Directions: Write out the entries below once more, exactly.

-------- Data for the task --------

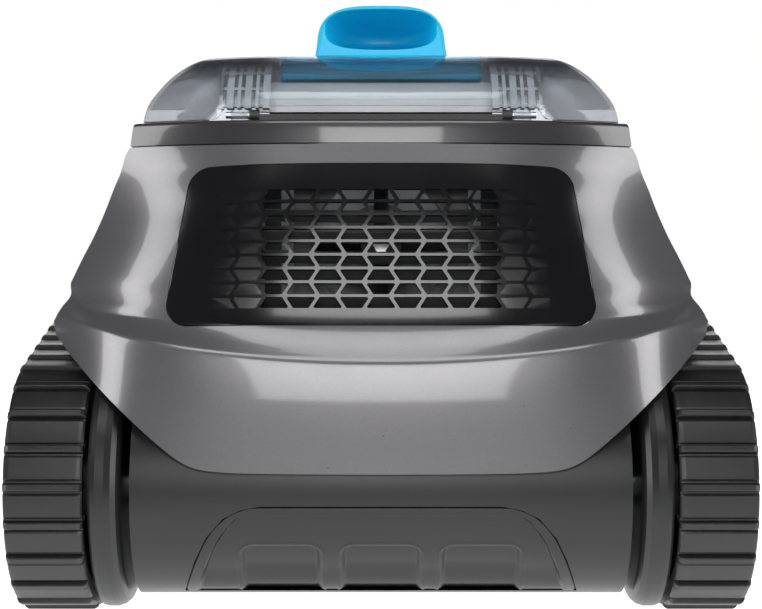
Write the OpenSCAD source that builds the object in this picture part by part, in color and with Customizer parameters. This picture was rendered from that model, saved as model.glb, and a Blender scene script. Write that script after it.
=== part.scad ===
// Tracked pool cleaner: two rubber tracks, a sealed drive block in a rounded hull, a lift-out
// filter canister under a clear hinged lid, a pump that blows out through a rear honeycomb grille,
// and a geared front brush. X is across, +Y is the direction of travel, Z is up, and the origin is
// on the ground under the middle of the machine.

/* [Overall] */
// Width across the outsides of both tracks
overall_w = 420; // [340:1:510]
// Distance between the two axles along the ground
wheelbase = 260; // [236:1:320]
// Height of the seam between the shell and the lid collar
shell_top_z = 274; // [258:1:330]

/* [Tracks] */
// Width of one rubber track
track_w = 44; // [34:1:60]
// Radius of the rear track end, to the tips of the cleats
rear_r = 74.6; // [62:0.1:84]
// Radius of the front track end, to the tips of the cleats
front_r = 108; // [96:0.1:122]
// Thickness of the belt under the cleats
belt_t = 5; // [3:0.5:7]
// Height of a cleat above the belt
cleat_h = 3; // [1.5:0.5:5]
// Width of a cleat along the track
cleat_w = 5; // [3:0.5:8]
// Number of cleats on one track
cleat_n = 51; // [40:1:60]
// Radius of the fixed axle pins
axle_r = 8; // [5:0.5:11]

/* [Hull and shell] */
// Radius of the rounded rear hull
hull_r = 65; // [54:0.5:70]
// Gap between the hull side and the inside of a track
hull_gap = 25.4; // [22:0.1:32]
// Wall of the hull
hull_wall = 3.5; // [2.5:0.1:5]
// Wall of the shell
shell_wall = 3; // [2:0.1:4]
// How far the fenders stop short of the outside of the tracks
fender_inset = 16; // [8:1:24]

/* [Grille] */
// Width of the grille panel at its bottom
grille_w = 246; // [200:1:262]
// Height of the grille panel along its slope
grille_h = 98; // [84:1:104]
// Width of one cell of the grille
cell_w = 15.2; // [12:0.1:18]
// Height of one cell of the grille
cell_h = 8.1; // [6:0.1:9.5]
// Bar between neighbouring cells
cell_bar = 1.6; // [1:0.1:2.4]

/* [Lid and handle] */
// Height of the collar that the lid closes on
collar_h = 15; // [10:1:20]
// Height of the clear lid
lid_h = 45; // [38:1:54]
// Wall of the clear lid
lid_wall = 3; // [2:0.1:4]
// Height of the handle above the lid
handle_h = 34; // [28:1:42]
// Width of the finger opening in the handle
grip_w = 70; // [60:1:84]
// How far the lid opens
lid_open = 80; // [60:1:80]

/* [Canister and pump] */
// Width of the filter canister
canister_w = 152; // [120:1:180]
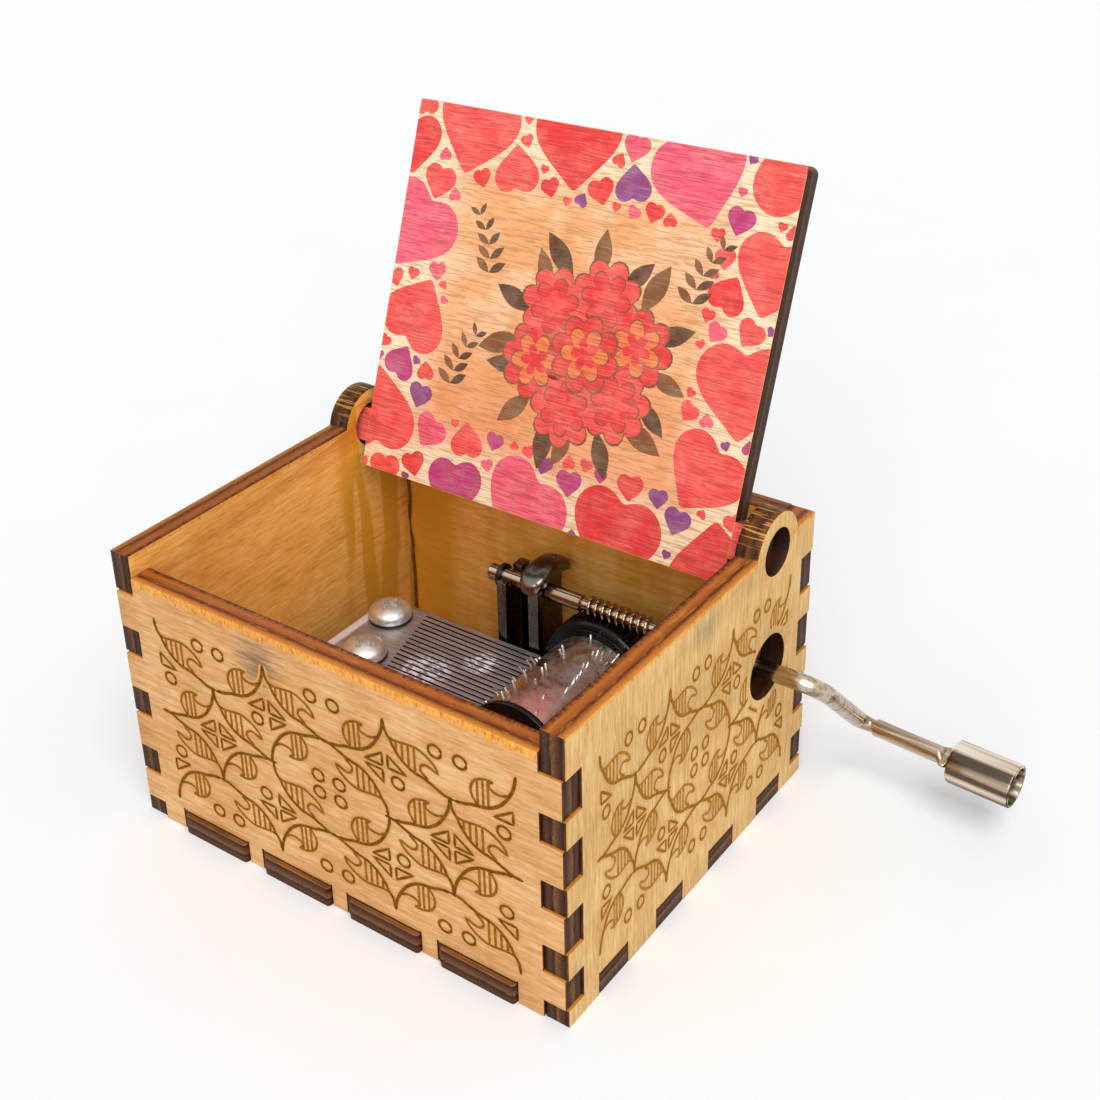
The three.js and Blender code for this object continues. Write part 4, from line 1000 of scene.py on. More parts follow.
class Ornament:
    """Burnt lattice of cells on one wall. area is left, right, bottom and top on the wall's plane."""

    def __init__(self, plane, area, burn, hole=None):
        self.plane = plane
        self.left, self.right, self.bottom, self.top = area
        self.cell_width = (self.right - self.left) / ORNAMENT_COLUMNS
        self.cell_height = (self.top - self.bottom) / len(ORNAMENT_ROWS)
        self.burn = burn
        self.hole = hole
        self.maker = MeshMaker()

    def place(self, u, v):
        """A place given in cells from the lattice's lower left corner."""
        return Vector((self.left + u * self.cell_width, self.bottom + v * self.cell_height))

    def stroke(self, points, width=LINE_WIDTH, burn=LEAF_BURN, curved=True):
        line = smooth_line(points, STROKE_STEP) if curved else straight_line(points, STROKE_STEP)
        for run in self.clear_runs(line):
            add_stroke(self.maker, self.plane, run, width, burn * self.burn)

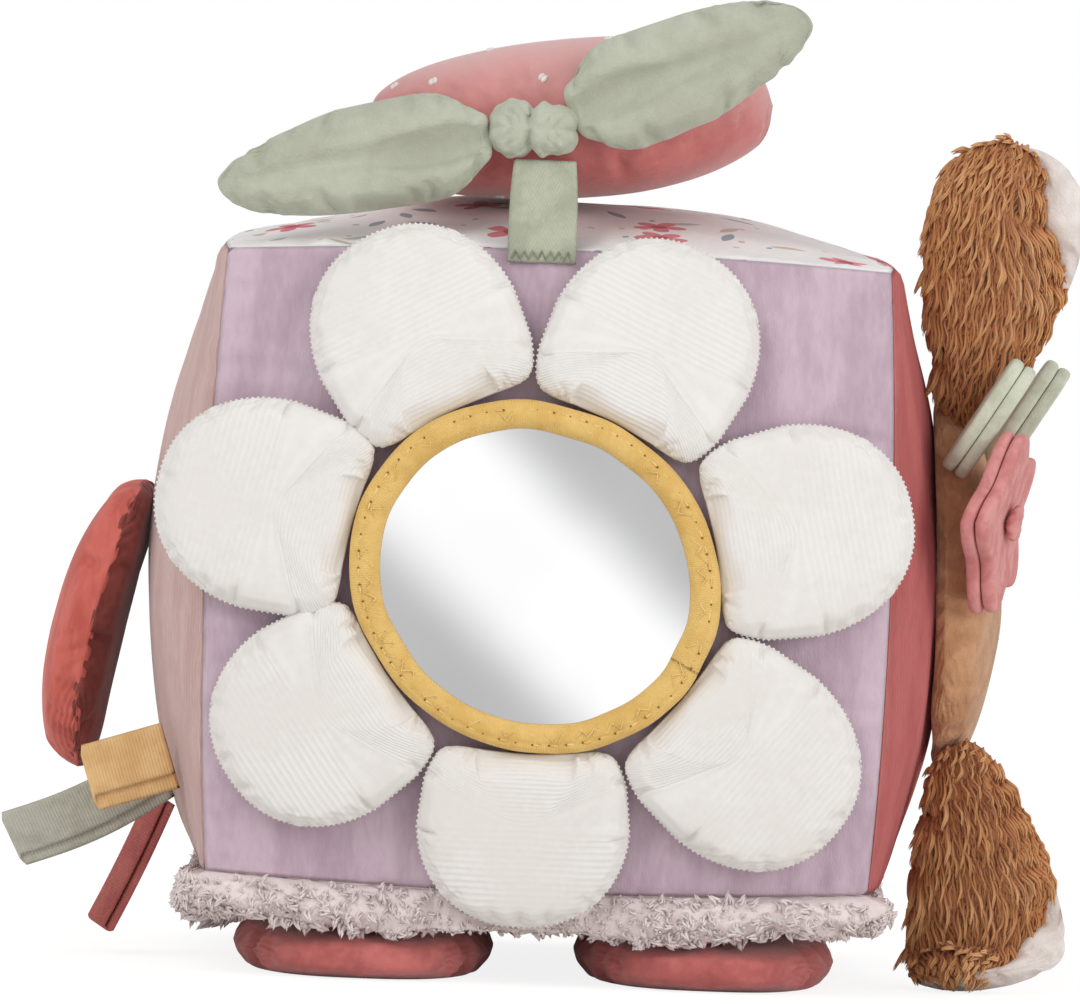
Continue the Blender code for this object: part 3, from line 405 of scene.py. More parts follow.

--------

Problem solution:
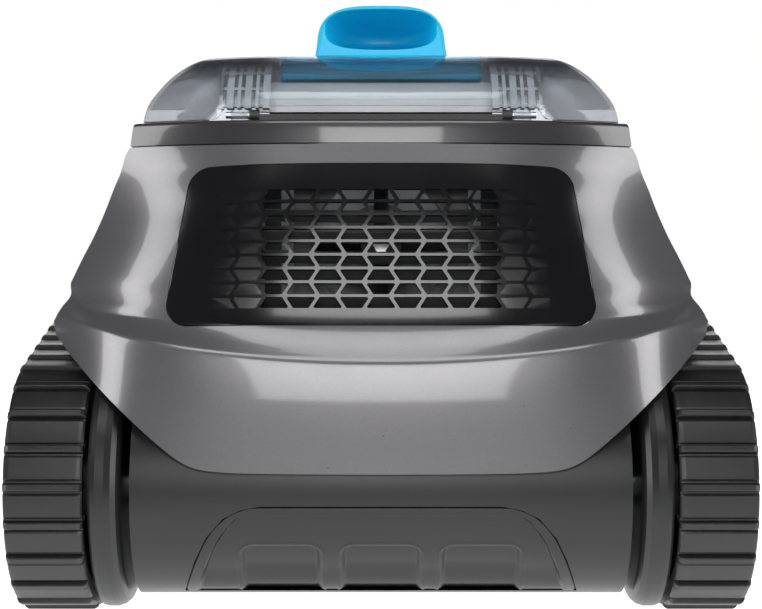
Write the OpenSCAD source that builds the object in this picture part by part, in color and with Customizer parameters. This picture was rendered from that model, saved as model.glb, and a Blender scene script. Write that script after it.
=== part.scad ===
// Tracked pool cleaner: two rubber tracks, a sealed drive block in a rounded hull, a lift-out
// filter canister under a clear hinged lid, a pump that blows out through a rear honeycomb grille,
// and a geared front brush. X is across, +Y is the direction of travel, Z is up, and the origin is
// on the ground under the middle of the machine.

/* [Overall] */
// Width across the outsides of both tracks
overall_w = 420; // [340:1:510]
// Distance between the two axles along the ground
wheelbase = 260; // [236:1:320]
// Height of the seam between the shell and the lid collar
shell_top_z = 274; // [258:1:330]

/* [Tracks] */
// Width of one rubber track
track_w = 44; // [34:1:60]
// Radius of the rear track end, to the tips of the cleats
rear_r = 74.6; // [62:0.1:84]
// Radius of the front track end, to the tips of the cleats
front_r = 108; // [96:0.1:122]
// Thickness of the belt under the cleats
belt_t = 5; // [3:0.5:7]
// Height of a cleat above the belt
cleat_h = 3; // [1.5:0.5:5]
// Width of a cleat along the track
cleat_w = 5; // [3:0.5:8]
// Number of cleats on one track
cleat_n = 51; // [40:1:60]
// Radius of the fixed axle pins
axle_r = 8; // [5:0.5:11]

/* [Hull and shell] */
// Radius of the rounded rear hull
hull_r = 65; // [54:0.5:70]
// Gap between the hull side and the inside of a track
hull_gap = 25.4; // [22:0.1:32]
// Wall of the hull
hull_wall = 3.5; // [2.5:0.1:5]
// Wall of the shell
shell_wall = 3; // [2:0.1:4]
// How far the fenders stop short of the outside of the tracks
fender_inset = 16; // [8:1:24]

/* [Grille] */
// Width of the grille panel at its bottom
grille_w = 246; // [200:1:262]
// Height of the grille panel along its slope
grille_h = 98; // [84:1:104]
// Width of one cell of the grille
cell_w = 15.2; // [12:0.1:18]
// Height of one cell of the grille
cell_h = 8.1; // [6:0.1:9.5]
// Bar between neighbouring cells
cell_bar = 1.6; // [1:0.1:2.4]

/* [Lid and handle] */
// Height of the collar that the lid closes on
collar_h = 15; // [10:1:20]
// Height of the clear lid
lid_h = 45; // [38:1:54]
// Wall of the clear lid
lid_wall = 3; // [2:0.1:4]
// Height of the handle above the lid
handle_h = 34; // [28:1:42]
// Width of the finger opening in the handle
grip_w = 70; // [60:1:84]
// How far the lid opens
lid_open = 80; // [60:1:80]

/* [Canister and pump] */
// Width of the filter canister
canister_w = 152; // [120:1:180]
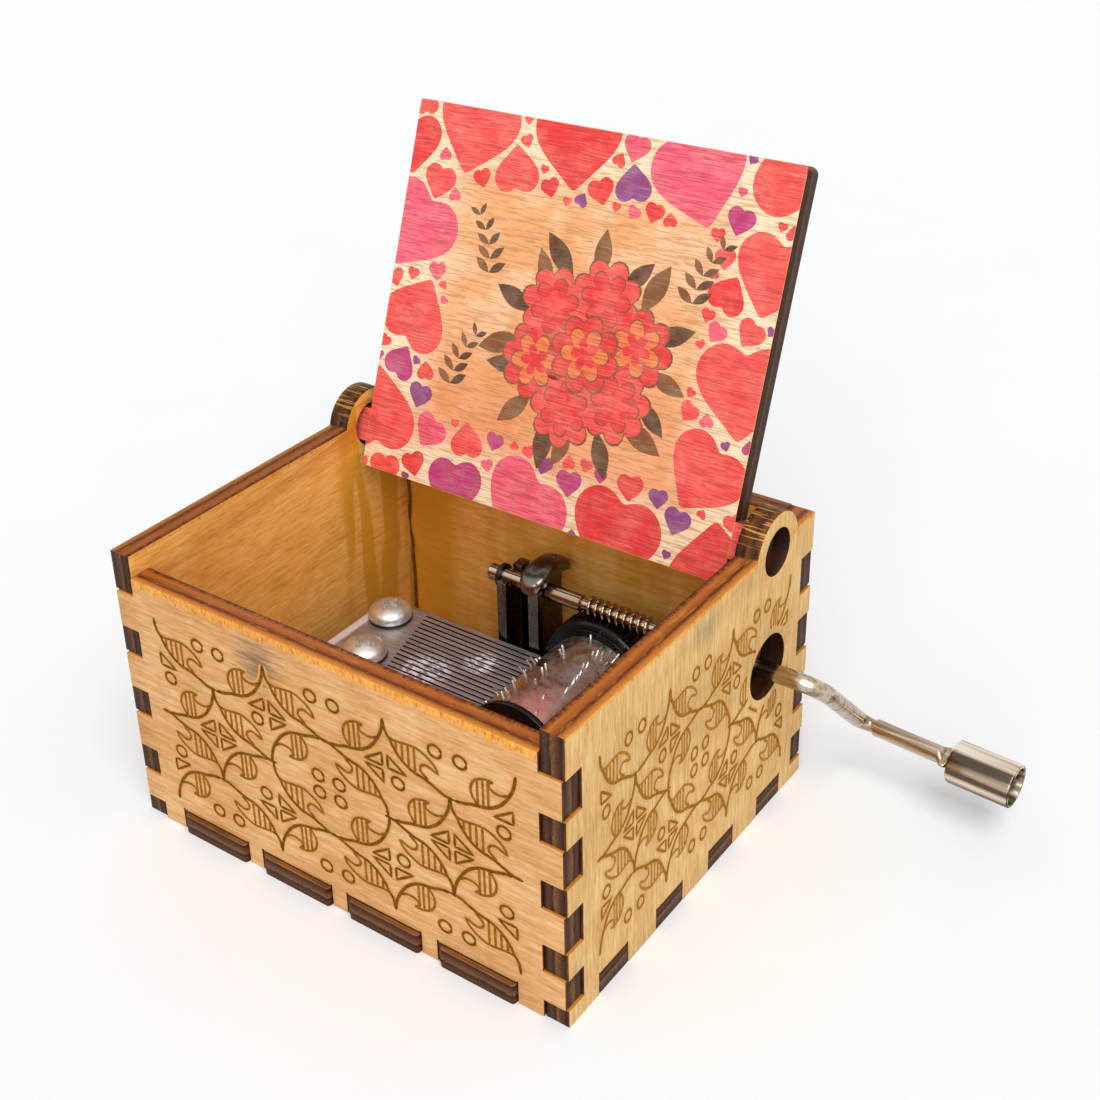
The three.js and Blender code for this object continues. Write part 4, from line 1000 of scene.py on. More parts follow.
class Ornament:
    """Burnt lattice of cells on one wall. area is left, right, bottom and top on the wall's plane."""

    def __init__(self, plane, area, burn, hole=None):
        self.plane = plane
        self.left, self.right, self.bottom, self.top = area
        self.cell_width = (self.right - self.left) / ORNAMENT_COLUMNS
        self.cell_height = (self.top - self.bottom) / len(ORNAMENT_ROWS)
        self.burn = burn
        self.hole = hole
        self.maker = MeshMaker()

    def place(self, u, v):
        """A place given in cells from the lattice's lower left corner."""
        return Vector((self.left + u * self.cell_width, self.bottom + v * self.cell_height))

    def stroke(self, points, width=LINE_WIDTH, burn=LEAF_BURN, curved=True):
        line = smooth_line(points, STROKE_STEP) if curved else straight_line(points, STROKE_STEP)
        for run in self.clear_runs(line):
            add_stroke(self.maker, self.plane, run, width, burn * self.burn)

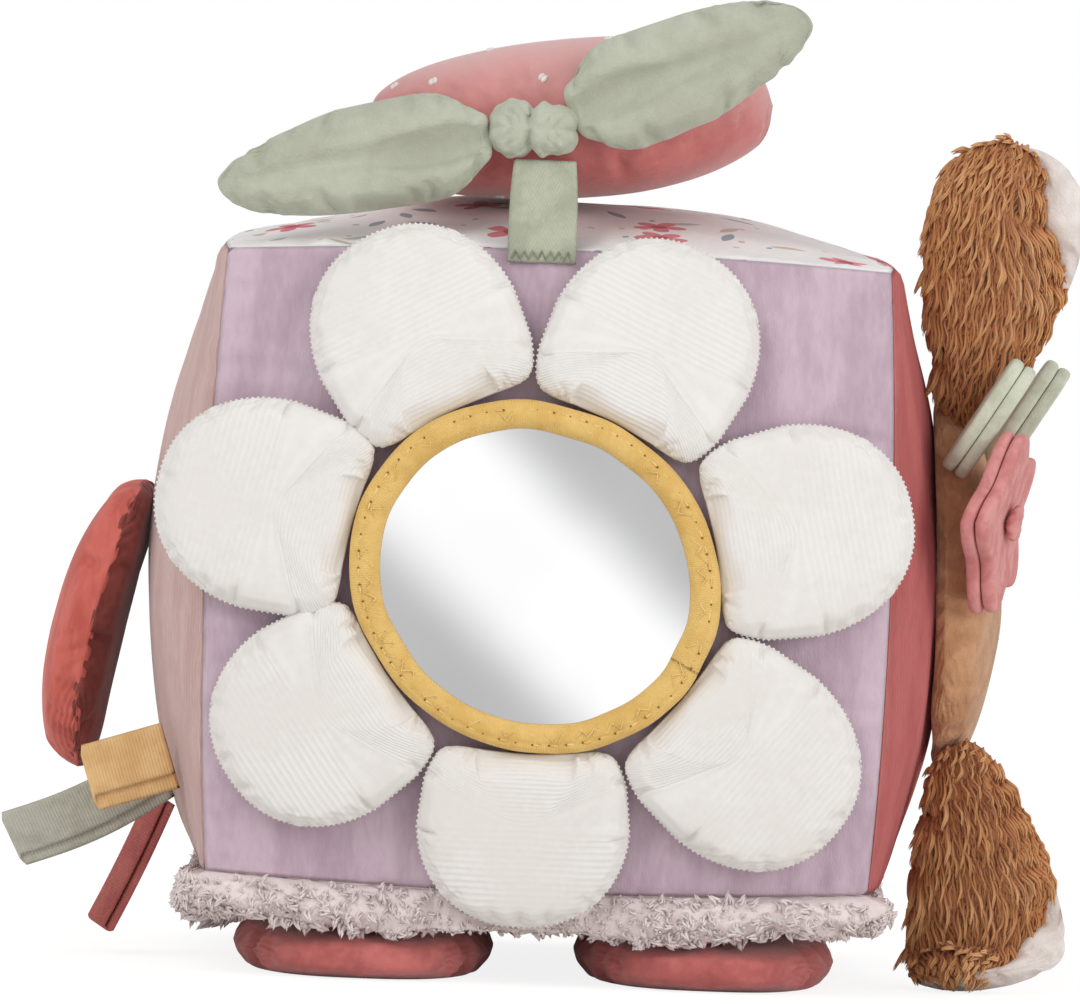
Continue the Blender code for this object: part 3, from line 405 of scene.py. More parts follow.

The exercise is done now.